Instruction
Everything from the line containing "What OpenSCAD source" through the last line of the records must be returned verbatim, and nothing outside that range.

◇ ◇ ◇ ◇ ◇ ◇ ◇

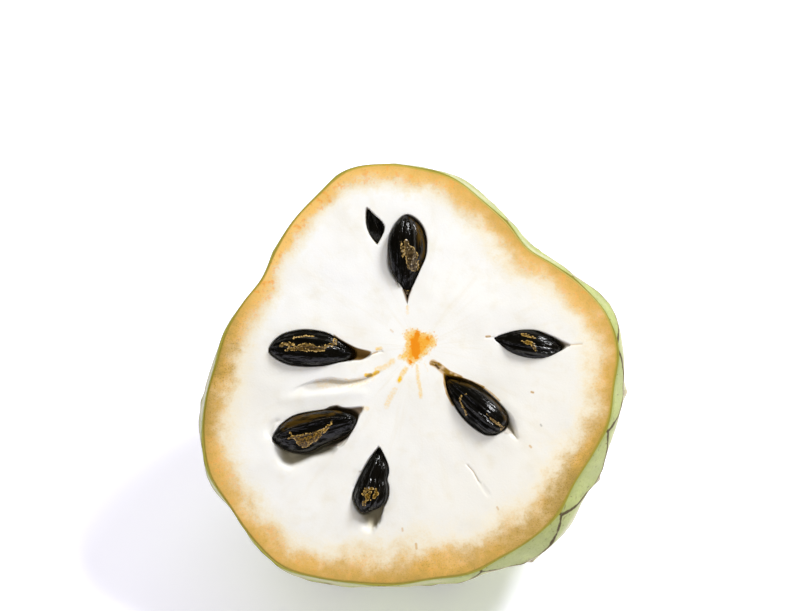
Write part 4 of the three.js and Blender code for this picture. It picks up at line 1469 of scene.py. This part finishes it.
class CUSTARD_OT_rind(bpy.types.Operator):
    """Build the scaly rind"""

    bl_idname = "custard.rind"
    bl_label = "Build Rind"

    def execute(self, context):
        build_rind(context.scene.custard_sizes, context.scene.custard_colours)
        return {"FINISHED"}


class CUSTARD_OT_flesh(bpy.types.Operator):
    """Build the flesh with its hollows, dents and core"""

    bl_idname = "custard.flesh"
    bl_label = "Build Flesh"

    def execute(self, context):
        build_flesh(context.scene.custard_sizes, context.scene.custard_colours)
        return {"FINISHED"}


class CUSTARD_OT_seeds(bpy.types.Operator):
    """Build the seven seeds"""

    bl_idname = "custard.seeds"
    bl_label = "Build Seeds"

    def execute(self, context):
        coat = seed_coat(context.scene.custard_colours)
        for name, seed in SEEDS.items():
            build_seed(name, seed, coat)
        return {"FINISHED"}


class CUSTARD_PT_panel(bpy.types.Panel):
    """Lists what can be built, in order"""

    bl_label = "Custard Apple"
    bl_idname = "CUSTARD_PT_panel"
    bl_space_type = "VIEW_3D"
    bl_region_type = "UI"
    bl_category = "Custard Apple"

    def draw(self, context):
        for operator in OPERATORS:
            self.layout.operator(operator.bl_idname)
        scene = context.scene
        for group in (scene.custard_sizes, scene.custard_lights, scene.custard_colours):
            box = self.layout.box()
            for key in group.__annotations__:
                box.prop(group, key)


OPERATORS = (CUSTARD_OT_stage, CUSTARD_OT_rind, CUSTARD_OT_flesh, CUSTARD_OT_seeds)
CLASSES = (CustardColours, CustardSizes, CustardLights, *OPERATORS, CUSTARD_PT_panel)


def register():
    for cls in CLASSES:
        bpy.utils.register_class(cls)
    bpy.types.Scene.custard_colours = PointerProperty(type=CustardColours)
    bpy.types.Scene.custard_sizes = PointerProperty(type=CustardSizes)
    bpy.types.Scene.custard_lights = PointerProperty(type=CustardLights)


def unregister():
    del bpy.types.Scene.custard_lights
    del bpy.types.Scene.custard_sizes
    del bpy.types.Scene.custard_colours
    for cls in reversed(CLASSES):
        bpy.utils.unregister_class(cls)


def main():
    register()
    bpy.ops.custard.stage()
    bpy.ops.custard.rind()
    bpy.ops.custard.flesh()
    bpy.ops.custard.seeds()


if __name__ == "__main__":
    main()
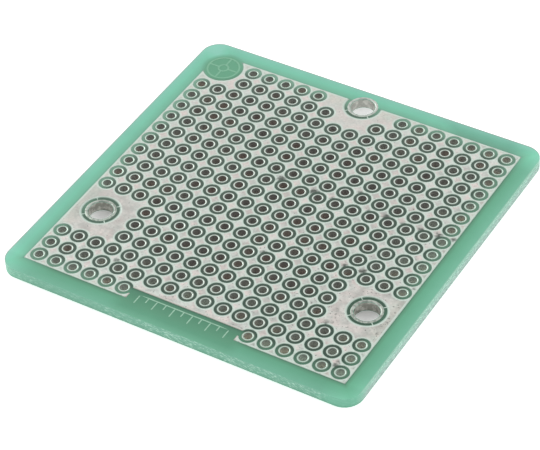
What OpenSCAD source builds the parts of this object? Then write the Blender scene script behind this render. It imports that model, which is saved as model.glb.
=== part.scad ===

◇ ◇ ◇ ◇ ◇ ◇ ◇

Task response
What OpenSCAD source builds the parts of this object? Then write the Blender scene script behind this render. It imports that model, which is saved as model.glb.
=== part.scad ===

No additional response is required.